===== Data excerpts =====
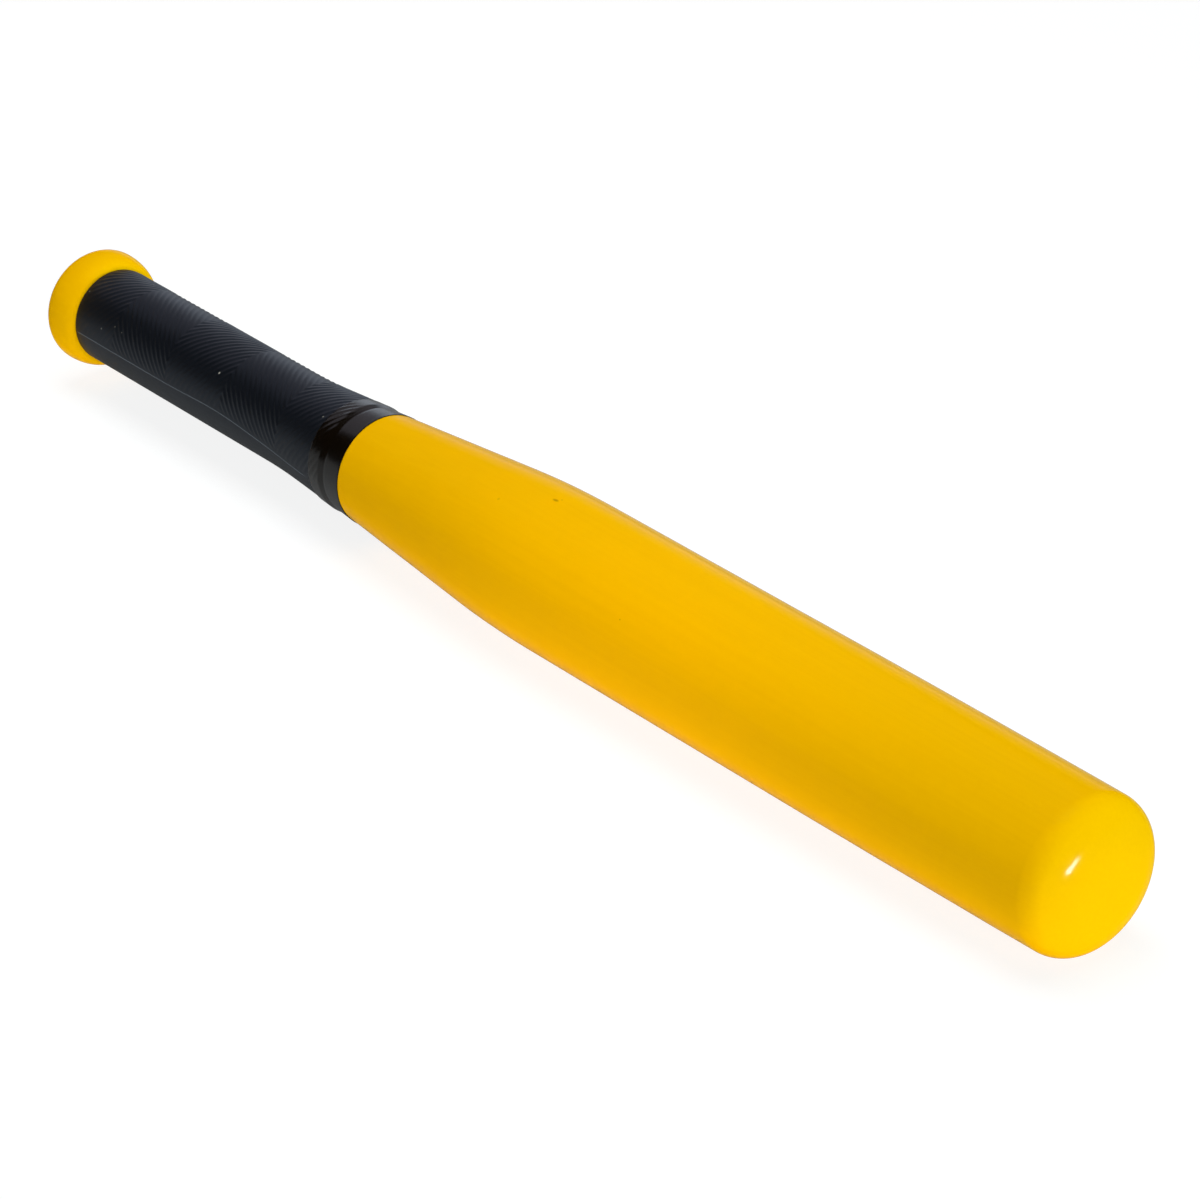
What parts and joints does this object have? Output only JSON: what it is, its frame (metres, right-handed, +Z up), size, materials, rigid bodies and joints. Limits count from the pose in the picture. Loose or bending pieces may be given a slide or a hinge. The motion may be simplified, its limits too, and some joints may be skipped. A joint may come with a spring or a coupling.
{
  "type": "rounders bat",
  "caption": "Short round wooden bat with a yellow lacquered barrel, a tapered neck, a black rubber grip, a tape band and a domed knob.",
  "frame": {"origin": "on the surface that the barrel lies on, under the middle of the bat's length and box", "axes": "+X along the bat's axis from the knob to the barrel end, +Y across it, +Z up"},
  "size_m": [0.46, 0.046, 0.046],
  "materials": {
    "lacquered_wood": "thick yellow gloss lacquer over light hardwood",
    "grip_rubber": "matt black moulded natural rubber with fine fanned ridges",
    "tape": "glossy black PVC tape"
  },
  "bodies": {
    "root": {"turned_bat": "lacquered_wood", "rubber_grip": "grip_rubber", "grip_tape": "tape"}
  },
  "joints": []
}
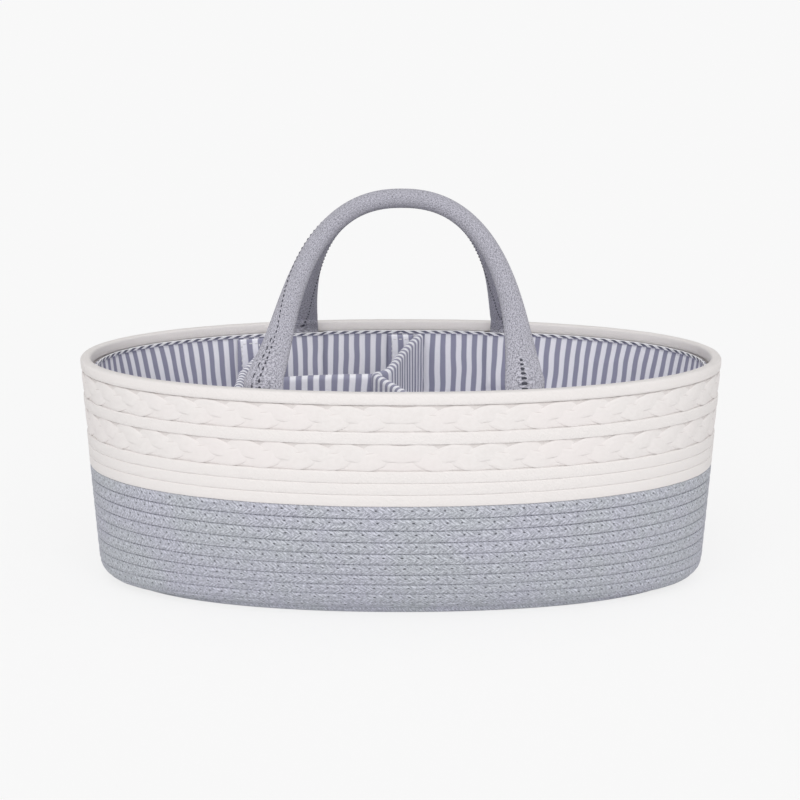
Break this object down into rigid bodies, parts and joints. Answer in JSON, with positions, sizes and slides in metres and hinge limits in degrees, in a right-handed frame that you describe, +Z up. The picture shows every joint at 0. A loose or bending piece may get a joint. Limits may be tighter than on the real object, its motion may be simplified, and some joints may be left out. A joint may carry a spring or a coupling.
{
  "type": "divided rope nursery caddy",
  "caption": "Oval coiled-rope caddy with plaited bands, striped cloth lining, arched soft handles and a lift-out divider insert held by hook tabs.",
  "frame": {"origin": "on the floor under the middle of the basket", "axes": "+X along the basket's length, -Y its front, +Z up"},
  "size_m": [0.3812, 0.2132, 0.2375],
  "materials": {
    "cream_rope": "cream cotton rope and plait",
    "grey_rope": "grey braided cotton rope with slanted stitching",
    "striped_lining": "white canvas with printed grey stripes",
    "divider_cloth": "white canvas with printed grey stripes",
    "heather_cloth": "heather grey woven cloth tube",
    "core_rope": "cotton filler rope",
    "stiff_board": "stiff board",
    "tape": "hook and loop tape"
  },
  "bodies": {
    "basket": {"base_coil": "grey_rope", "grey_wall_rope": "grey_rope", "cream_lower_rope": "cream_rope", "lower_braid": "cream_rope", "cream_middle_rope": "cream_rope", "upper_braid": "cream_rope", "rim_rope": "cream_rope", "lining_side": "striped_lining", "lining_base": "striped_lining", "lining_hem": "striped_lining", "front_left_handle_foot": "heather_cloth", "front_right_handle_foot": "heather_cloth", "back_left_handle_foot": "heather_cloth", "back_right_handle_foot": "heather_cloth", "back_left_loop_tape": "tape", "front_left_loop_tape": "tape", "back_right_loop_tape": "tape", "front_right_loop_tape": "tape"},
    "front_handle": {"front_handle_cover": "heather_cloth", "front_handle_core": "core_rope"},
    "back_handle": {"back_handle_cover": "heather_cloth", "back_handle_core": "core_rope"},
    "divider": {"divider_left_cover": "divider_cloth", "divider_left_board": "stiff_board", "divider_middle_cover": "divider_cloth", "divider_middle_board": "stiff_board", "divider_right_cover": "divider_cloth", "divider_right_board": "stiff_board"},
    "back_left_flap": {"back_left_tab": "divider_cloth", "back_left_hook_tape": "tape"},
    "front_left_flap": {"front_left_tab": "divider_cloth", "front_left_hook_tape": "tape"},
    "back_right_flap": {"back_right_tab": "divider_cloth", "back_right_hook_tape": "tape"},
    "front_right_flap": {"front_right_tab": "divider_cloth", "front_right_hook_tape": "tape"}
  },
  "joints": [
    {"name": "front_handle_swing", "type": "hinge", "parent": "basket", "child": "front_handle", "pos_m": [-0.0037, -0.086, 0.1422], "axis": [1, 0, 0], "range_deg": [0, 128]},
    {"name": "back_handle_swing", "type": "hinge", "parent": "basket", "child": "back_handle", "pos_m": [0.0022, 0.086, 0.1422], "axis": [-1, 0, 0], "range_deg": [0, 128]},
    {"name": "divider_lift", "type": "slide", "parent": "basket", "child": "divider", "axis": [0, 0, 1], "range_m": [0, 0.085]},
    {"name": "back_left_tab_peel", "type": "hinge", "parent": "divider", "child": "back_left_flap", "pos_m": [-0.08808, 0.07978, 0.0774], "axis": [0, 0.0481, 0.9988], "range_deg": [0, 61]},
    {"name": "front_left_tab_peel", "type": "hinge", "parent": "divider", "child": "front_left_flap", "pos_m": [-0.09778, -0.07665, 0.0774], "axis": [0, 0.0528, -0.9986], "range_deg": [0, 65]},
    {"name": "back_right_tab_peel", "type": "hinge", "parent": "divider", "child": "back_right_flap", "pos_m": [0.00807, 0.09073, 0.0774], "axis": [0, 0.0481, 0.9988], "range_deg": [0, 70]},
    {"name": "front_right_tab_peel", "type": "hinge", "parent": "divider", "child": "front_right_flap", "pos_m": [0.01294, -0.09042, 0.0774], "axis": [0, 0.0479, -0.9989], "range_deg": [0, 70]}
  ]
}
=====
[Required work] Each line of the material should be duplicated exactly, please.

[Completed exercise]
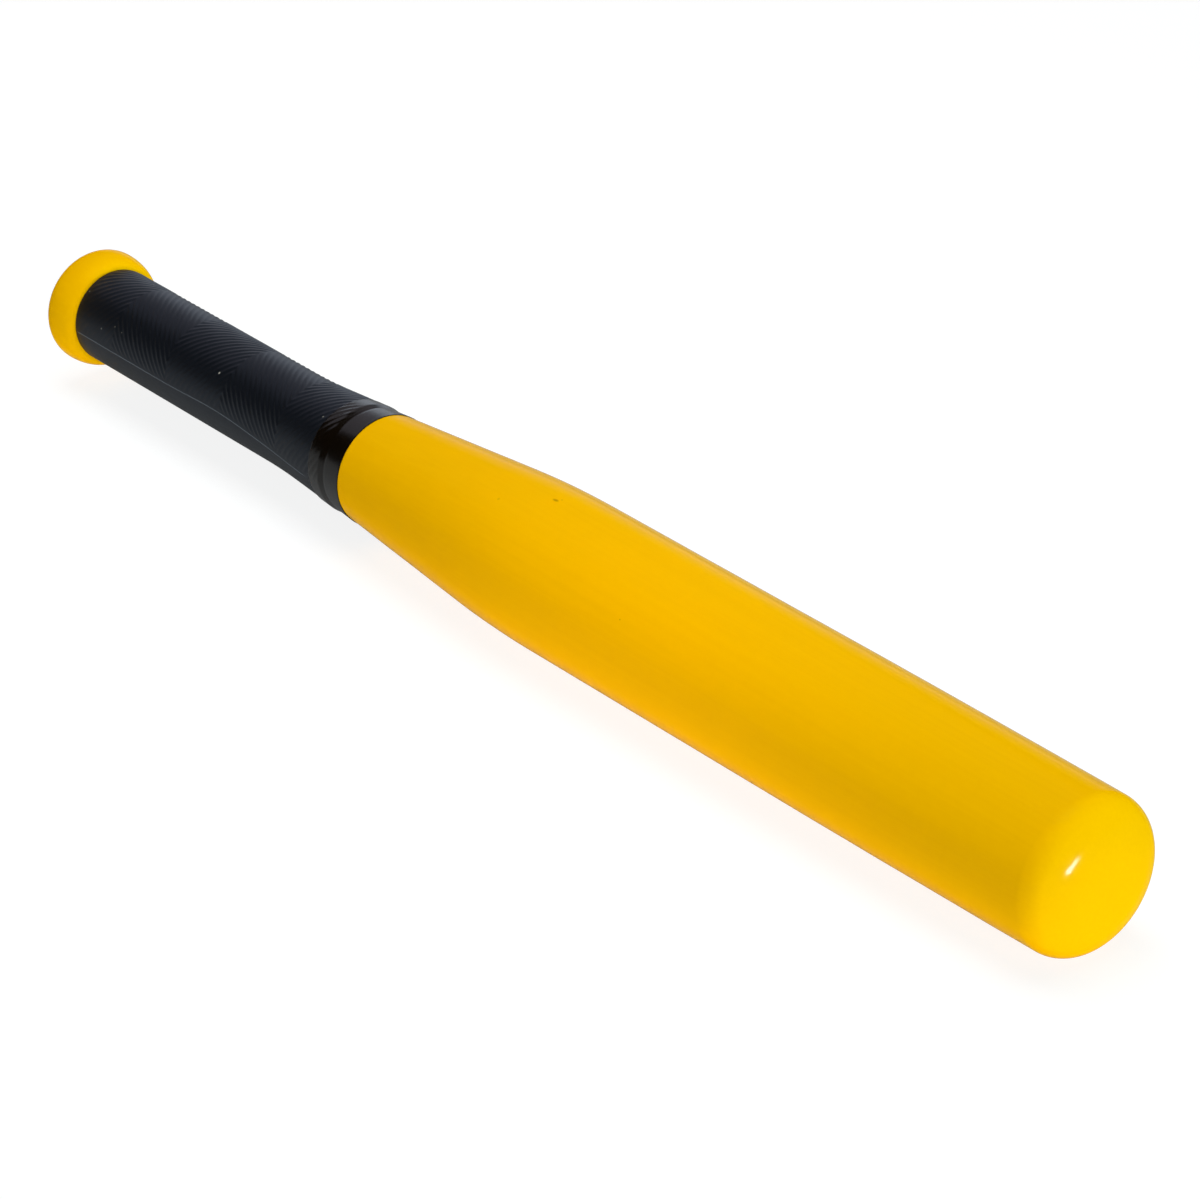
What parts and joints does this object have? Output only JSON: what it is, its frame (metres, right-handed, +Z up), size, materials, rigid bodies and joints. Limits count from the pose in the picture. Loose or bending pieces may be given a slide or a hinge. The motion may be simplified, its limits too, and some joints may be skipped. A joint may come with a spring or a coupling.
{
  "type": "rounders bat",
  "caption": "Short round wooden bat with a yellow lacquered barrel, a tapered neck, a black rubber grip, a tape band and a domed knob.",
  "frame": {"origin": "on the surface that the barrel lies on, under the middle of the bat's length and box", "axes": "+X along the bat's axis from the knob to the barrel end, +Y across it, +Z up"},
  "size_m": [0.46, 0.046, 0.046],
  "materials": {
    "lacquered_wood": "thick yellow gloss lacquer over light hardwood",
    "grip_rubber": "matt black moulded natural rubber with fine fanned ridges",
    "tape": "glossy black PVC tape"
  },
  "bodies": {
    "root": {"turned_bat": "lacquered_wood", "rubber_grip": "grip_rubber", "grip_tape": "tape"}
  },
  "joints": []
}
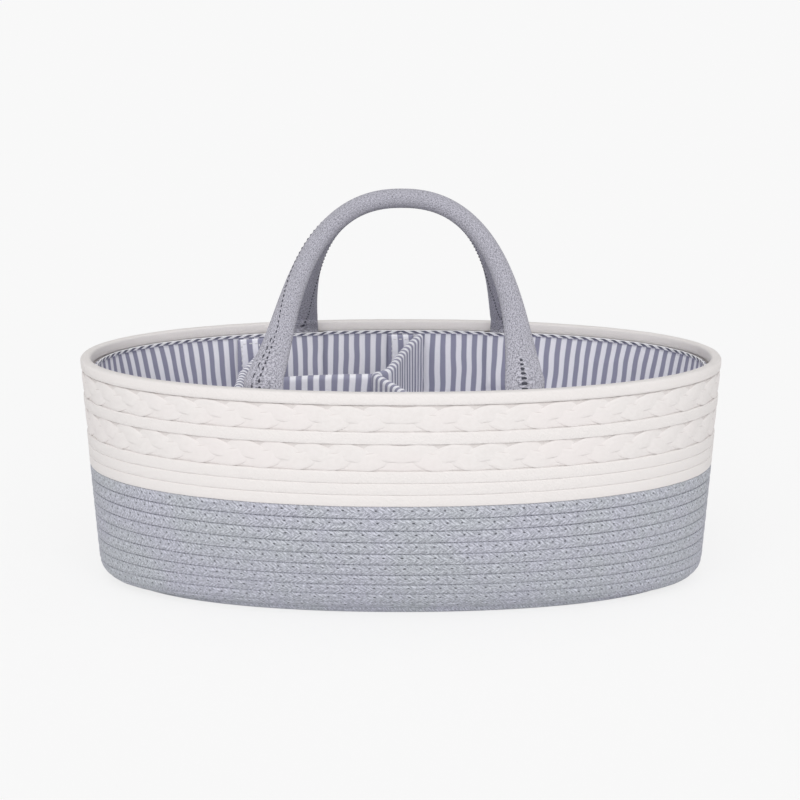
Break this object down into rigid bodies, parts and joints. Answer in JSON, with positions, sizes and slides in metres and hinge limits in degrees, in a right-handed frame that you describe, +Z up. The picture shows every joint at 0. A loose or bending piece may get a joint. Limits may be tighter than on the real object, its motion may be simplified, and some joints may be left out. A joint may carry a spring or a coupling.
{
  "type": "divided rope nursery caddy",
  "caption": "Oval coiled-rope caddy with plaited bands, striped cloth lining, arched soft handles and a lift-out divider insert held by hook tabs.",
  "frame": {"origin": "on the floor under the middle of the basket", "axes": "+X along the basket's length, -Y its front, +Z up"},
  "size_m": [0.3812, 0.2132, 0.2375],
  "materials": {
    "cream_rope": "cream cotton rope and plait",
    "grey_rope": "grey braided cotton rope with slanted stitching",
    "striped_lining": "white canvas with printed grey stripes",
    "divider_cloth": "white canvas with printed grey stripes",
    "heather_cloth": "heather grey woven cloth tube",
    "core_rope": "cotton filler rope",
    "stiff_board": "stiff board",
    "tape": "hook and loop tape"
  },
  "bodies": {
    "basket": {"base_coil": "grey_rope", "grey_wall_rope": "grey_rope", "cream_lower_rope": "cream_rope", "lower_braid": "cream_rope", "cream_middle_rope": "cream_rope", "upper_braid": "cream_rope", "rim_rope": "cream_rope", "lining_side": "striped_lining", "lining_base": "striped_lining", "lining_hem": "striped_lining", "front_left_handle_foot": "heather_cloth", "front_right_handle_foot": "heather_cloth", "back_left_handle_foot": "heather_cloth", "back_right_handle_foot": "heather_cloth", "back_left_loop_tape": "tape", "front_left_loop_tape": "tape", "back_right_loop_tape": "tape", "front_right_loop_tape": "tape"},
    "front_handle": {"front_handle_cover": "heather_cloth", "front_handle_core": "core_rope"},
    "back_handle": {"back_handle_cover": "heather_cloth", "back_handle_core": "core_rope"},
    "divider": {"divider_left_cover": "divider_cloth", "divider_left_board": "stiff_board", "divider_middle_cover": "divider_cloth", "divider_middle_board": "stiff_board", "divider_right_cover": "divider_cloth", "divider_right_board": "stiff_board"},
    "back_left_flap": {"back_left_tab": "divider_cloth", "back_left_hook_tape": "tape"},
    "front_left_flap": {"front_left_tab": "divider_cloth", "front_left_hook_tape": "tape"},
    "back_right_flap": {"back_right_tab": "divider_cloth", "back_right_hook_tape": "tape"},
    "front_right_flap": {"front_right_tab": "divider_cloth", "front_right_hook_tape": "tape"}
  },
  "joints": [
    {"name": "front_handle_swing", "type": "hinge", "parent": "basket", "child": "front_handle", "pos_m": [-0.0037, -0.086, 0.1422], "axis": [1, 0, 0], "range_deg": [0, 128]},
    {"name": "back_handle_swing", "type": "hinge", "parent": "basket", "child": "back_handle", "pos_m": [0.0022, 0.086, 0.1422], "axis": [-1, 0, 0], "range_deg": [0, 128]},
    {"name": "divider_lift", "type": "slide", "parent": "basket", "child": "divider", "axis": [0, 0, 1], "range_m": [0, 0.085]},
    {"name": "back_left_tab_peel", "type": "hinge", "parent": "divider", "child": "back_left_flap", "pos_m": [-0.08808, 0.07978, 0.0774], "axis": [0, 0.0481, 0.9988], "range_deg": [0, 61]},
    {"name": "front_left_tab_peel", "type": "hinge", "parent": "divider", "child": "front_left_flap", "pos_m": [-0.09778, -0.07665, 0.0774], "axis": [0, 0.0528, -0.9986], "range_deg": [0, 65]},
    {"name": "back_right_tab_peel", "type": "hinge", "parent": "divider", "child": "back_right_flap", "pos_m": [0.00807, 0.09073, 0.0774], "axis": [0, 0.0481, 0.9988], "range_deg": [0, 70]},
    {"name": "front_right_tab_peel", "type": "hinge", "parent": "divider", "child": "front_right_flap", "pos_m": [0.01294, -0.09042, 0.0774], "axis": [0, 0.0479, -0.9989], "range_deg": [0, 70]}
  ]
}